## start DATA BLOCK

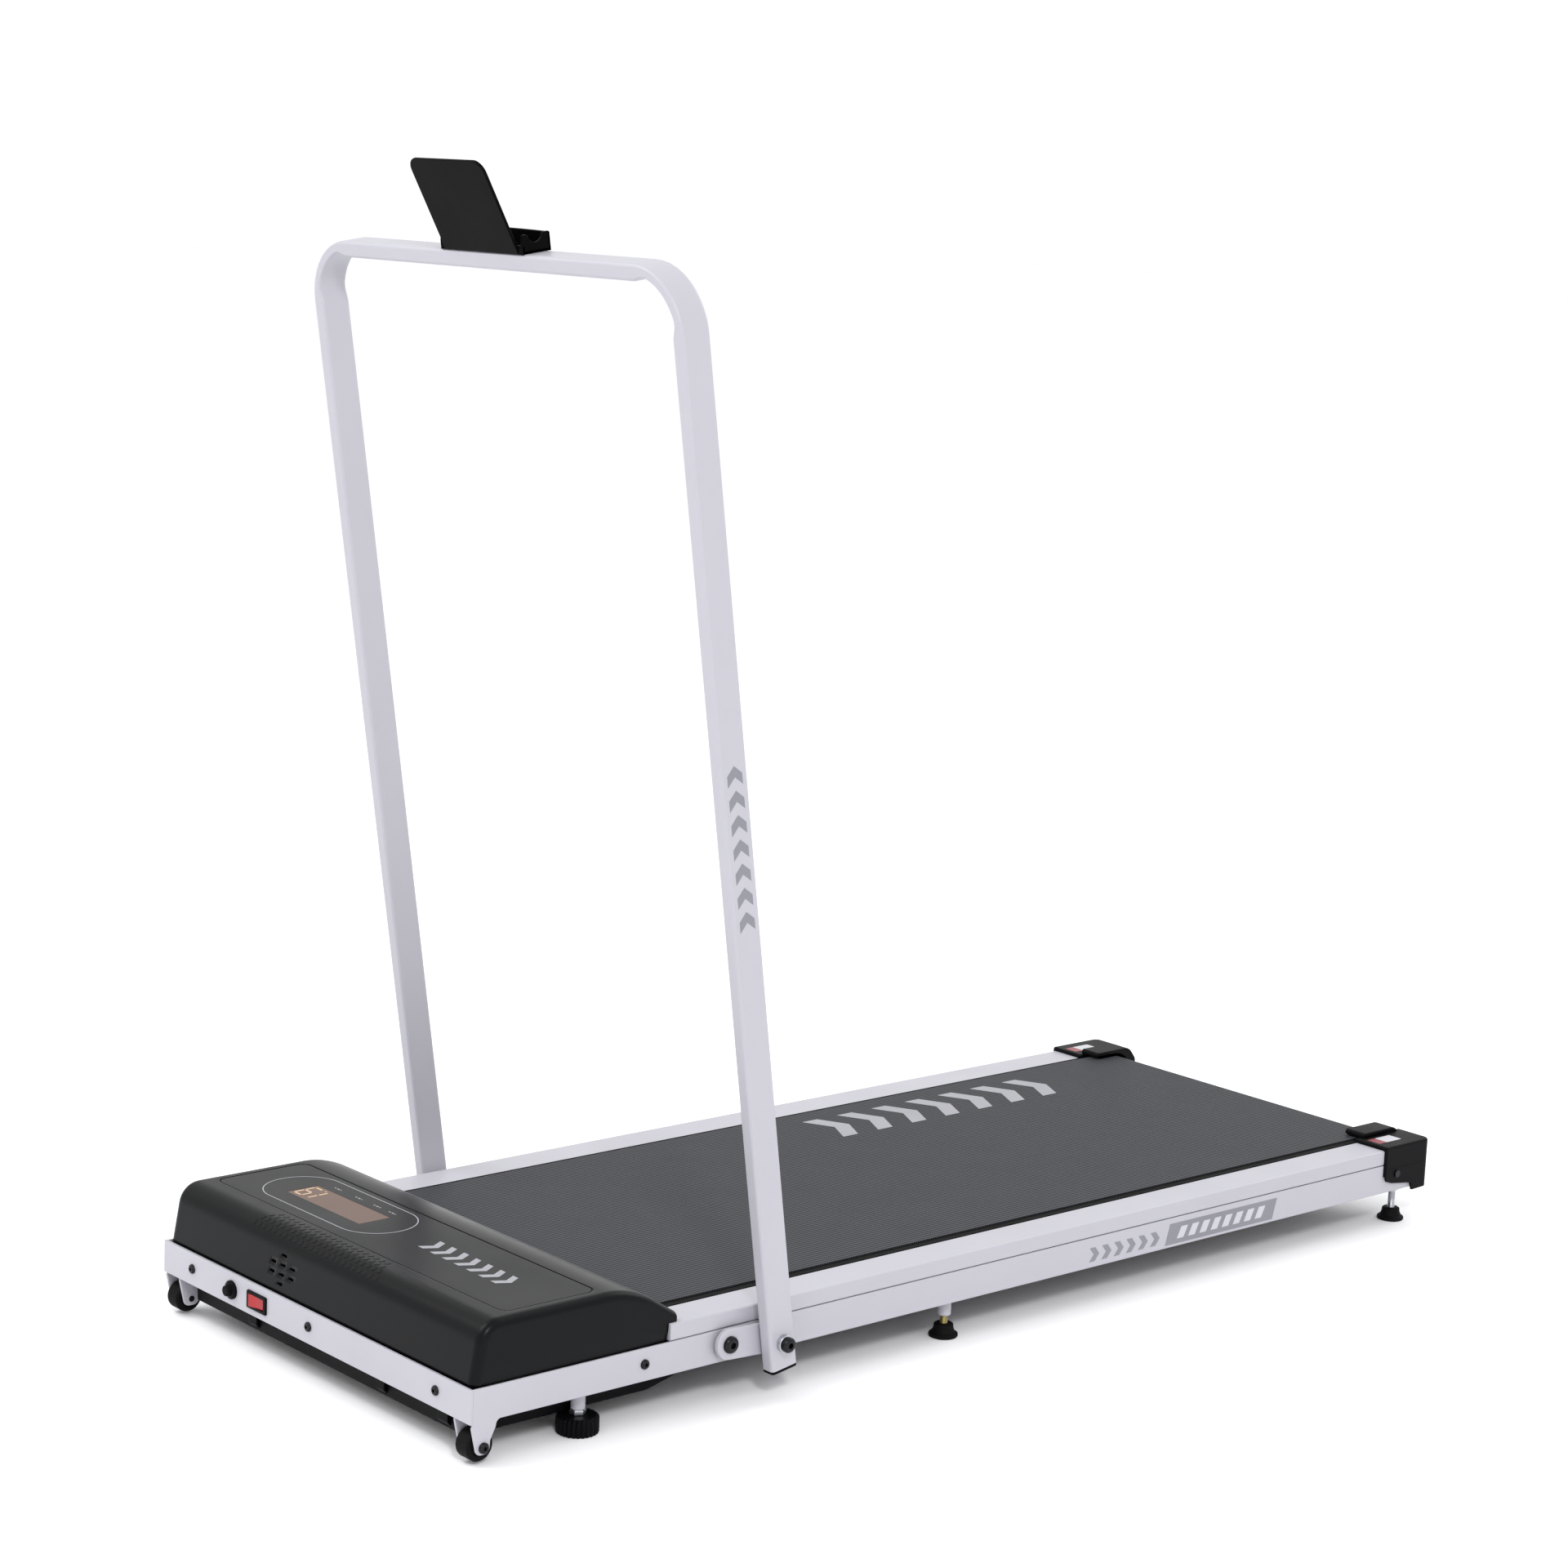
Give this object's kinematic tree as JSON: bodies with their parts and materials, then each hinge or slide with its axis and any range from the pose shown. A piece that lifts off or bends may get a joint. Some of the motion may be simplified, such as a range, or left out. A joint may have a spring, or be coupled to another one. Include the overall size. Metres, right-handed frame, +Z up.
{
  "type": "folding walking treadmill",
  "caption": "Slim walking treadmill with a low motor cover, flat running belt, screw feet and a folding handrail hoop that carries a phone holder.",
  "frame": {"origin": "middle of the footprint, on the floor the feet stand on", "axes": "+Z up; the motor cover is at -Y and the running belt runs towards +Y; +X is the left of a walker who faces the motor cover"},
  "size_m": [0.572, 1.284, 1.0939],
  "materials": {
    "white_steel": "satin powder coat",
    "black_plastic": "satin",
    "cover_plastic": "gloss",
    "black_rubber": "matte",
    "belt": "fine woven pattern",
    "lens": "smoked",
    "board": "fibreboard",
    "steel": "bright",
    "zinc": "yellow zinc",
    "black_steel": "black oxide",
    "aluminium": "machined",
    "circuit": "solder mask",
    "red_plastic": "gloss"
  },
  "bodies": {
    "frame": {"front_plate": "white_steel", "side_beam_left": "white_steel", "side_beam_right": "white_steel", "cross_members": "white_steel", "foot_rail_left": "white_steel", "foot_rail_right": "white_steel", "hinge_bracket_left": "white_steel", "hinge_bracket_right": "white_steel", "bracket_spacers": "white_steel", "pivot_sleeves": "white_steel", "motor_cover": "cover_plastic", "display_panel": "cover_plastic", "belly_pan": "black_plastic", "switch_bezel": "black_plastic", "breaker_body": "black_plastic", "controller_box": "black_plastic", "rear_cap_left": "black_plastic", "rear_cap_right": "black_plastic", "motor_end_bell": "black_plastic", "display_lens": "lens", "running_deck": "board", "running_belt": "belt", "deck_cushions": "black_rubber", "drive_belt": "black_rubber", "front_roller_axle": "steel", "rear_roller_axle": "steel", "foot_lock_nuts": "steel", "tension_bolts": "steel", "motor_housing": "black_steel", "motor_tray": "black_steel", "motor_cradle": "black_steel", "pivot_bolts": "black_steel", "bracket_bolts": "black_steel", "cover_screws": "black_steel", "cap_screws": "black_steel", "wheel_bolts": "black_steel", "controller_board": "circuit", "display_board": "circuit"},
    "handrail": {"handrail": "white_steel", "handrail_plugs": "black_plastic", "phone_holder": "black_plastic", "holder_screws": "black_steel"},
    "front_roller": {"front_roller": "steel", "front_roller_pulley": "aluminium", "front_roller_bearings": "steel"},
    "rear_roller": {"rear_roller": "steel", "rear_roller_bearings": "steel"},
    "motor_rotor": {"motor_rotor": "steel", "motor_pulley": "aluminium"},
    "left_wheel": {"left_wheel": "black_plastic"},
    "right_wheel": {"right_wheel": "black_plastic"},
    "power_rocker": {"switch_rocker": "red_plastic"},
    "reset_button": {"breaker_button": "black_plastic"},
    "front_foot_left": {"front_foot_left": "black_plastic"},
    "front_foot_right": {"front_foot_right": "black_plastic"},
    "mid_foot_left": {"mid_foot_left": "black_rubber"},
    "mid_foot_right": {"mid_foot_right": "black_rubber"},
    "rear_foot_left": {"rear_foot_left": "black_rubber"},
    "rear_foot_right": {"rear_foot_right": "black_rubber"}
  },
  "joints": [
    {"name": "handrail_fold", "type": "hinge", "parent": "frame", "child": "handrail", "pos_m": [0, -0.3073, 0.056], "axis": [-1, 0, 0], "range_deg": [0, 95.8]},
    {"name": "front_roller_spin", "type": "hinge", "parent": "frame", "child": "front_roller", "pos_m": [0, -0.469, 0.0664], "axis": [1, 0, 0], "continuous": true},
    {"name": "rear_roller_spin", "type": "hinge", "parent": "frame", "child": "rear_roller", "pos_m": [0, 0.605, 0.0664], "axis": [1, 0, 0], "continuous": true},
    {"name": "motor_spin", "type": "hinge", "parent": "frame", "child": "motor_rotor", "pos_m": [0.1, -0.568, 0.084], "axis": [1, 0, 0], "continuous": true},
    {"name": "left_wheel_spin", "type": "hinge", "parent": "frame", "child": "left_wheel", "pos_m": [0.2345, -0.6196, 0.017], "axis": [1, 0, 0], "continuous": true},
    {"name": "right_wheel_spin", "type": "hinge", "parent": "frame", "child": "right_wheel", "pos_m": [-0.2345, -0.6196, 0.017], "axis": [1, 0, 0], "continuous": true},
    {"name": "power_switch", "type": "hinge", "parent": "frame", "child": "power_rocker", "pos_m": [-0.0845, -0.632, 0.055], "axis": [0, 0, -1], "range_deg": [0, 20.5]},
    {"name": "breaker_reset", "type": "slide", "parent": "frame", "child": "reset_button", "axis": [0, 1, 0], "range_m": [0, 0.003], "stiffness_N_per_m": 150, "springref_m": -0.0002},
    {"name": "front_foot_left_turn", "type": "hinge", "parent": "frame", "child": "front_foot_left", "pos_m": [0.228, -0.503, 0.02], "axis": [0, 0, 1], "continuous": true},
    {"name": "front_foot_right_turn", "type": "hinge", "parent": "frame", "child": "front_foot_right", "pos_m": [-0.228, -0.503, 0.02], "axis": [0, 0, 1], "continuous": true},
    {"name": "mid_foot_left_turn", "type": "hinge", "parent": "frame", "child": "mid_foot_left", "pos_m": [0.228, -0.06, 0.02], "axis": [0, 0, 1], "continuous": true},
    {"name": "mid_foot_right_turn", "type": "hinge", "parent": "frame", "child": "mid_foot_right", "pos_m": [-0.228, -0.06, 0.02], "axis": [0, 0, 1], "continuous": true},
    {"name": "rear_foot_left_turn", "type": "hinge", "parent": "frame", "child": "rear_foot_left", "pos_m": [0.228, 0.611, 0.02], "axis": [0, 0, 1], "continuous": true},
    {"name": "rear_foot_right_turn", "type": "hinge", "parent": "frame", "child": "rear_foot_right", "pos_m": [-0.228, 0.611, 0.02], "axis": [0, 0, 1], "continuous": true}
  ],
  "couplings": [
    {"joint": "rear_roller_spin", "follows": "front_roller_spin", "ratio": 1},
    {"joint": "motor_spin", "follows": "front_roller_spin", "ratio": 2.1667}
  ]
}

## end DATA BLOCK

List each line in the listing that contains the string "with".

Give this object's kinematic tree as JSON: bodies with their parts and materials, then each hinge or slide with its axis and any range from the pose shown. A piece that lifts off or bends may get a joint. Some of the motion may be simplified, such as a range, or left out. A joint may have a spring, or be coupled to another one. Include the overall size. Metres, right-handed frame, +Z up.
  "caption": "Slim walking treadmill with a low motor cover, flat running belt, screw feet and a folding handrail hoop that carries a phone holder.",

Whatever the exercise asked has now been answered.